No major league trade of recent years has caused as much speculation as the one that brings Allen to St. Louis after six controversial years with the Phillies. He is known as a man who hits a baseball even harder than he hits the bottle, and Allen shakes the game's Establishment and stirs up its followers as no other player can. Although his career has been interrupted by injuries and indiscretions on several occasions, in the four years he has managed to play most of the schedule Allen has averaged .301, with 31 homers a year, 94 runs batted in and 146 strikeouts. Not only does he hit tremendous home runs, he is one of the fastest runners in baseball. His power and speed are supposed to lift the Cards back to something more respectable than their shabby fourth-place finish in 1969.
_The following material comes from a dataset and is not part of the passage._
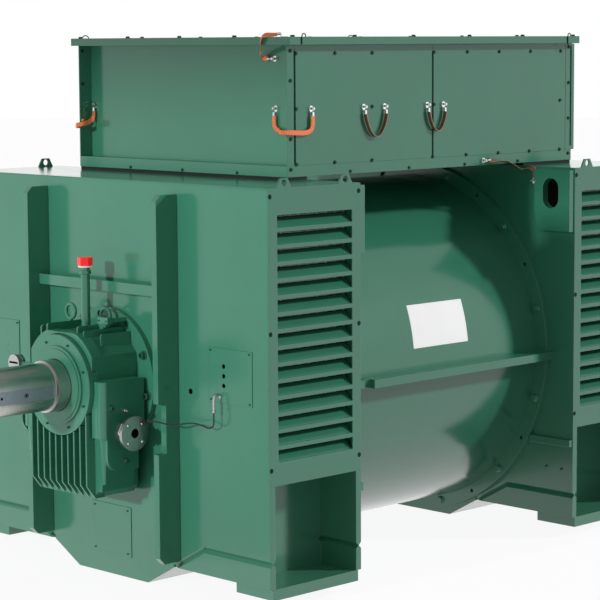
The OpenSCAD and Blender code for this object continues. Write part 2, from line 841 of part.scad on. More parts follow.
module de_front_plate() color(green) end_plate(de_y, flange_pcr - 40);
module de_back_plate() color(green) {
    end_plate(de_back - plate_t, bore_r);
    both_sides() wall_bar(de_back);
}
module nde_inner_plate() color(green) {
    end_plate(nde_y, bore_r);
    both_sides() wall_bar(nde_y - wall_bar_t);
}
module nde_outer_plate() color(green) end_plate(nde_back - plate_t, flange_pcr - 40);
module de_foot_right() color("seagreen") foot(de_y);
module de_foot_left() color("seagreen") mirror([1, 0, 0]) foot(de_y);
module nde_foot_right() color("seagreen") foot(nde_y);
module nde_foot_left() color("seagreen") mirror([1, 0, 0]) foot(nde_y);
module de_top_cover() color("mediumseagreen") top_cover(de_y);
module nde_top_cover() color("mediumseagreen") top_cover(nde_y);
module de_belly() color("darkolivegreen") belly_panel(de_y);
module nde_belly() color("darkolivegreen") belly_panel(nde_y);
module de_louvre_right() color("darkseagreen") louvre_panel(de_y);
module de_louvre_left() color("darkseagreen") mirror([1, 0, 0]) louvre_panel(de_y);
module nde_louvre_right() color("darkseagreen") louvre_panel(nde_y);
module nde_louvre_left() color("darkseagreen") mirror([1, 0, 0]) louvre_panel(nde_y);
module de_ribs() color("darkgreen") ribs_de();
module de_cross_bar() color("olivedrab") cross_bar(de_y - rib_d / 2);
module nde_ribs() color("darkgreen") translate([0, nde_back, 0]) mirror([0, 1, 0]) both_sides() rib();
module stator_frame() color("teal") drum();
module stator_rings() color("darkcyan") {
    ring(de_back);
    ring(nde_y - ring_t);
}
module side_rails() color("olivedrab") both_sides() rail();
module lifting_plates() color("olive") both_sides() {
    slab_y(de_back, lift_t) lift_outline();
    slab_y(nde_y - lift_t, lift_t) lift_outline();
}
module terminal_body() color("slategray") tbox_body();
module terminal_covers_right() color("lightslategray") tbox_side();
module terminal_covers_left() color("lightslategray") mirror([1, 0, 0]) tbox_side();
module terminal_lid() color("gray") lid();
module bearing_flange() color("forestgreen") translate([0, de_y, 0]) mount_flange();
module bearing_housing() color("limegreen") translate([0, de_y, 0]) housing();
module seal_cover() color("palegreen") translate([0, de_y, 0]) seal();
module bearing_shells() color("gold") {
    translate([0, de_y, 0]) shell();
    translate([0, nde_back, 0]) mirror([0, 1, 0]) shell();
}
module eyebolts() color("silver") {
    eyebolt([-3.5 * fin_pitch, -120], 350);
    eyebolt([1.2 * fin_pitch, -77], 341);
}
module breather_pipe() color("green") translate([0, de_y - 160, house_top]) {
    cylinder(r = breather_r, h = breather_top - cap_h - house_top);
    cylinder(r = breather_r + 12, h = 24, $fn = 6);
}
module breather_cap() color("red") translate([0, de_y - 160, breather_top - cap_h])
    rotate(-14.5) cylinder(r = cap_r, h = cap_h, $fn = 6);
module oil_flanges() color("dimgray") both_sides() {
    translate([0, de_y, 0]) oil_flange();
    translate([0, nde_back, 0]) mirror([0, 1, 0]) oil_flange();
}
module nde_bearing_housing() color("limegreen") translate([0, nde_back, 0]) mirror([0, 1, 0]) {
    mount_flange();
    housing();
}
module nde_bearing_cover() color("palegreen") translate([0, nde_back, 0]) mirror([0, 1, 0]) {
    rod_y(seal_r, -house_d - 10, fin_depth + 10, $fn = 96);
    rod_y(seal_step_r, -house_d - 10 - seal_step, seal_step + 1, $fn = 96);
}
module front_covers() color("cadetblue") {
    both_sides() difference() {
        translate([780, de_y - patch_t, -40]) cube([316, patch_t, 277]);
        for (z = [49:49:147]) translate([890, 0, z]) rod_y(8, de_y - patch_t - 1, patch_t + 2, $fn = 20);
    }
    translate([-155, de_y - patch_t, -950]) cube([310, patch_t, 270]);
}
module data_plate() color("white") intersection() {
    difference() {
        rod_y(stator_r + 2, de_back + 673, 440, $fn = 128);
        rod_y(stator_r, de_back + 600, 640, $fn = 128);
    }
    translate([0, de_back, 111]) cube([2000, core_len, 230]);
}
module shaft() color("silver") {
    r = shaft_d / 2;
    jr = journal_d / 2;
    difference() {
        union() {
            rod_y(r, -shaft_len + shaft_edge, shaft_len - shaft_edge, $fn = 96);
            translate([0, -shaft_len + shaft_edge, 0]) rotate([90, 0, 0])
                cylinder(r1 = r, r2 = r - shaft_edge, h = shaft_edge, $fn = 96);
            rotate([-90, 0, 0]) cylinder(r1 = r, r2 = jr, h = shaft_edge, $fn = 96);
            rod_y(jr, shaft_edge, nde_back + house_d - 60 - shaft_edge, $fn = 96);
        }
        rotate([0, key_turn, 0])
            translate([r - key_depth - 5, -shaft_len - 1, -key_w / 2])
                cube([key_depth + 10, key_len + 1, key_w]);
    }
}
module shaft_key() color("slateblue") rotate([0, key_turn, 0])
    translate([shaft_d / 2 - key_depth - 5, -shaft_len, -key_w / 2])
        cube([key_depth, key_len, key_w]);
module vent_fitting() color("yellowgreen") {
    x = 2.5 * fin_pitch;
    top = house_top + vent_rise;
    translate([x, de_y - 152, house_top])
        cylinder(r = (fin_pitch - fin_t) / 2 - 2, h = vent_rise, $fn = 24);
    translate([x - 18, de_y - 165, top - 16]) cube([58, 26, 18]);
    translate([x - 25, de_y - 165, top]) cube([vent_w, 26, 36]);
    translate([x + vent_w - 43, de_y, top + 16]) rod_y(13, -140, 140 - flange_t, $fn = 24);
}
module sensor_heads() color("silver") translate([0, de_y - house_d + fin_depth, head_z]) {
    translate([-head_x, 0, 0]) rod_y(head_r, -head_len / 2 + 4, head_len, $fn = 48);
    translate([-head_x, 10, 0]) rotate([0, 90, 0]) cylinder(r = 11, h = head_x - house_half, $fn = 24);
    translate([-house_half - 16, 10, 0]) rotate([0, 90, 0]) cylinder(r = 19, h = 16, $fn = 6);
}
module sensor_conduit() color("silver") {
    route = concat([for (a = [20:20:180]) entry + entry_bend * [0, 1 + cos(a), sin(a)]],
                   [entry - [0, 0, 66]]);
    sweep(route, [for (p = route) [1, 0, 0]], entry_d, entry_d, 12);
    translate([entry[0], 0, entry[2] + 9]) rod_y(entry_d * 0.8, de_y - patch_t - 8, 8, $fn = 6);
}
module strap_lugs() color("lightgray") {
    for (y = [1520, 1680, 2017, 2149, tbox_front + 172])
        translate([tbox_half, y, strap_z]) rotate([90, 0, 90]) lug();
    for (x = [675, -796]) translate([x, end_y, strap_z]) rotate([90, 0, 0]) lug();
    translate([-tbox_half, tbox_front + 30 + strap_start, strap_z - 122]) rotate([0, -90, 0]) lug();
    translate([670, end_y, lid_lug[2]]) rotate([90, 0, 0]) rotate(-90) lug();
    translate([lid_lug[0], lid_lug[1], tbox_top + lid_h]) rotate(-57) lug();
    translate([tbox_half, flange_lug_y, 1093]) rotate([90, 0, 90]) rotate(90) lug();
    translate(wall_lug) rotate([90, 0, 0]) rotate(180) lug();
}
module strap_cover_1() color("orangered") hanging_strap(1520, 1680, 158);
module strap_cover_2() color("orangered") hanging_strap(2017, 2149, 143);
module strap_corner_right() color("orangered") {
    x = tbox_half + strap_off;
    y = tbox_front;
    z = strap_z;
    panel = [0, -1, 0];
    side = [1, 0, 0];
    laid_strap([[[675, end_y - strap_off, z - strap_start], panel], [[677, end_y - strap_off, z - 75], panel],
                [[696, end_y - 18, z - 101], panel], [[745, end_y - 26, z - 112], panel],
                [[805, y + 16, z - 114], [-0.5, -1, 0]], [[tbox_half - 2, y - 12, z - 116], panel],
                [[x, y + 2, z - 118], [1, -0.5, 0]], [[x + 2, y + 70, z - 121], side],
                [[x, y + 135, z - 126], side], [[x, y + 168, z - 120], side],
                [[x, y + 178, z - 95], side], [[x, y + 173, z - 64], side],
                [[x, y + 172, z - strap_start], side]]);
}
module strap_corner_left() color("orangered") {
    x = -tbox_half;
    y = tbox_front;
    z = strap_z;
    laid_strap([[[-796, end_y - strap_off, z - strap_start], [0, -1, 0]],
                [[-797, end_y - strap_off, z - 64], [0.1, -1, 0]],
                [[-803, end_y - 24, z - 94], [0.6, -0.8, 0.3]],
                [[-812, end_y - 48, z - 112], [1, -0.3, 0]], [[x + 15, y + 10, z - 118], [1, -0.4, 0]],
                [[x + 1, y - 16, z - 120], [0, -1, 0]], [[x - strap_off, y, z - 122], [-1, -0.5, 0]],
                [[x - strap_off, y + 30, z - 122], [-1, 0, 0]]]);
}
module strap_lid() color("orangered") {
    top = tbox_top + lid_h + strap_off;
    front = tbox_front - lid_end;
    laid_strap([[[670 - strap_start, end_y - strap_off, lid_lug[2]], [0, -1, 0]],
                [[612, end_y - strap_off - 1, lid_lug[2] + 1], [0, -1, 0]],
                [[598, end_y - 40, lid_lug[2] + 24], [-0.3, -1, 0]],
                [[620, front + 20, tbox_top - 36], [-0.3, -1, -0.4]],
                [[633, front - 10, tbox_top - 12], [0, -1, 0]],
                [[656, front - 12, top - 16], [0, -1, 0.3]], [[682, front + 4, top], [0, -0.4, 1]],
                [[lid_lug[0] - (strap_start + 26) * cos(33), lid_lug[1] - (strap_start + 26) * sin(33), top],
                 [0, 0, 1]],
                [[lid_lug[0] - strap_start * cos(33), lid_lug[1] - strap_start * sin(33), top], [0, 0, 1]]]);
}
module strap_wall() color("orangered") {
    x = tbox_half + strap_off;
    y = flange_lug_y;
    wall = nde_y - strap_off;
    laid_strap([[[x, y + strap_start, 1093], [1, 0, 0]], [[x + 1, y + 95, 1092], [1, 0, 0]],
                [[x + 1, y + 165, 1085], [1, 0, 0]], [[x - 2, y + 225, 1068], [1, 0, 0]],
                [[x - 9, nde_y - 70, 1044], [1, 0, 0]], [[x - 12, nde_y - 38, 1033], [1, -0.4, 0]],
                [[x + 6, wall - 2, 1032], [0.3, -1, 0]], [[895, wall, 1040], [0, -1, 0]],
                [[926, wall, 1036], [0, -1, 0]], [[wall_lug[0], wall, 1019], [0, -1, 0]],
                [[wall_lug[0], wall, wall_lug[2] + strap_start], [0, -1, 0]]]);
}
module sensor_cable() color("black") {
    x = block_half + pipe_neck + 18;
    y = de_y - pipe_y + 50;
    low = entry - [0, 0, 66.5];
    route = [[x + 0.4, y, -172], [x + 12, y + 1, -171], [x + 40, y + 11, -166], [x + 84, y + 20, -164], [545, de_y - 112, -168],
             [592, de_y - 96, -174], [640, de_y - 80, -167], [690, de_y - 68, -156], [740, de_y - 61, -152],
             [790, de_y - 56, -156], [828, de_y - 53, -166], [854, entry[1], -166],
             [866, entry[1], -150], low - [0, 0, 28], low];
    sweep(route, [for (p = route) [0, 1, 0]], cable_d, cable_d);
}

de_front_plate();
de_back_plate();
de_foot_right();
de_foot_left();
de_top_cover();
de_belly();
de_louvre_right();
de_louvre_left();
de_ribs();
de_cross_bar();
stator_frame();
stator_rings();
side_rails();
lifting_plates();
nde_inner_plate();
nde_outer_plate();
nde_foot_right();
nde_foot_left();
nde_top_cover();
nde_belly();
nde_louvre_right();
nde_louvre_left();
nde_ribs();
terminal_body();
terminal_covers_right();
terminal_covers_left();
terminal_lid();
bearing_flange();
bearing_housing();
seal_cover();
bearing_shells();
eyebolts();
breather_pipe();
breather_cap();
oil_flanges();
nde_bearing_housing();
nde_bearing_cover();
front_covers();
data_plate();
shaft();
shaft_key();
vent_fitting();
sensor_heads();
sensor_conduit();
strap_lugs();
strap_cover_1();
strap_cover_2();
strap_corner_right();
strap_corner_left();
strap_lid();
strap_wall();
sensor_cable();
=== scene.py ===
"""Looks of the open ventilated alternator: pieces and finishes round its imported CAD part, in metres."""

import json
import logging
import math
from dataclasses import dataclass, field, replace
from enum import Enum

import bpy
import numpy as np
from mathutils import Matrix, Vector

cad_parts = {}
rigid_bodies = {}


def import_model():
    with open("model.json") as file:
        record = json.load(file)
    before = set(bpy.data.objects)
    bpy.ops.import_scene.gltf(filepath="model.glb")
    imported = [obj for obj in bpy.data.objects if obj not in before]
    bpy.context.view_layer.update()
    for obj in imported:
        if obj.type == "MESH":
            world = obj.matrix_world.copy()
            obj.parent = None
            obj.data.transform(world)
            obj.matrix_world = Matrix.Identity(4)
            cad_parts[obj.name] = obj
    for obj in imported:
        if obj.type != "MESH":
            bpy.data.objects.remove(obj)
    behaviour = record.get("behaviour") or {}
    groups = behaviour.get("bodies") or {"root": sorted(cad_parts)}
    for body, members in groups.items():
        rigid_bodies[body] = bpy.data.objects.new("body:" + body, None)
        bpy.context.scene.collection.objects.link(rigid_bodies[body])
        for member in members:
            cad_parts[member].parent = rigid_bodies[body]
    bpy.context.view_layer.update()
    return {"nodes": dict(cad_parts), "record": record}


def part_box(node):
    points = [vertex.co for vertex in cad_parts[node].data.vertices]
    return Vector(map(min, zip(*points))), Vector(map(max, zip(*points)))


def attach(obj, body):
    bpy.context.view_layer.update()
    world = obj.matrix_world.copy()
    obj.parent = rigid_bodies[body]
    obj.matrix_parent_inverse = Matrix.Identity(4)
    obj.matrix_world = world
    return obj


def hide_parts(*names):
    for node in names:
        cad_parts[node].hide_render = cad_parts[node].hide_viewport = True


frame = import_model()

LOG = logging.getLogger("alternator")
MM = 0.001
TAU = 2 * math.pi
HEXAGON = 6
X_AXIS, Y_AXIS, Z_AXIS = np.eye(3)


class Body(Enum):
    """CAD bodies that a piece may ride on."""

    MACHINE = "machine"
    ROTOR = "rotor"


class Head(Enum):
    """Kinds of screw head, by the way they are driven."""

    HEX = "hex"
    BUTTON = "button"
    SOCKET = "socket"


# ---------------------------------------------------------------- shader graphs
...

But Allen is only one change the Cardinals have made. By the end of the first full week of exhibition games last Saturday some other innovations were beginning to look excellent. Carl Taylor, the hottest man between Florida and Arizona, was hitting .700 and raising eyebrows all over St. Petersburg as he shone at three different positions. Like Allen, Taylor was brought to St. Louis to help lift a team batting attack that produced only 595 runs in 1969. He hit .348 at Pittsburgh last season, impressive even though he appeared in just half the team's games.
Jose Cardenal, the man St. Louis hopes will be able to replace Curt Flood in center field, was playing well, stealing bases and, like Allen, maintaining that he was now ready to forget his temperamental past at California and Cleveland. George Culver, a pitcher picked up from Cincinnati, of all places, was throwing the ball hard and getting the hitters out. At one point late last week the Cards had gone through 18 innings of exhibition games without giving up an earned run. Repeatedly, they had generated early lightning by scoring in the first inning. They seldom did that last year.
From the moment St. Louis reported this spring, tension enveloped the team. For one thing, the Cards were bothered by the world-champion New York Mets, who had become the darlings of St. Petersburg following their remarkable upset of the National League and the Baltimore Orioles. The Cardinals had grown used to winning the publicity war in town, and nothing gets to a ballplayer like not being able to read about himself. Three times league champions in the past six years, the Cardinals smarted, particularly at a title on the Times that read THE METSVILLE TIMES.
But the most disturbed man in St. Pete all spring was Card Owner August A. (Gussie) Busch Jr. With spring training two weeks gone and contracts with Allen and Pitcher Steve Carlton still unsigned, Busch got hopping mad. He stood in front of the red door of the team's offices at Al Lang Field one morning and talked to General Manager Bing Devine while hitting his left hand with his right in chopping strokes. "I'm going into a meeting right now about that," he said in answer to a reporter's question about Allen. "We ain't going to give in. He is going to play at our figure or he's not going to play for the Cardinals."
Allen had a strange deal in Philadelphia that included a large payment to his mother. Devine, his assistant Jim Toomey and Busch had decided that Allen would receive no such benefit with St. Louis, where no other player had a similar deal. Allen's failures to return phone calls or answer letters and wires caused St. Louis to invoke paragraph 10 of the uniform player agreement (reserve clause) that states that a baseball team can force a player to report to the club at any salary it wants to write into the contract so long as that figure is not less than 80% of the previous season's contract. A letter was sent to Allen advising him of the action. Outrageously—or so it seemed in retrospect—an identical letter was sent to Carlton, who had been holding out for considerably less than Allen. Carlton came over to St. Pete from Miami almost immediately and got caught in the middle of Busch's wrath.
Originally, Carlton, who set a major league record last season by striking out 19 Mets in a game, asked for a raise from $26,000 to $50,000, but almost immediately he was trapped in the Allen brouhaha. Busch declared that he was disgusted with a lot of the problems now bothering baseball. "We have had the highest-priced team ever to be fielded," he said. "Last year our salaries came to slightly over a million and we are close to that now [$890,000]. I just can't see paying Allen a salary that's the same as some of my stars. I would then have to raise their salaries out of conscience."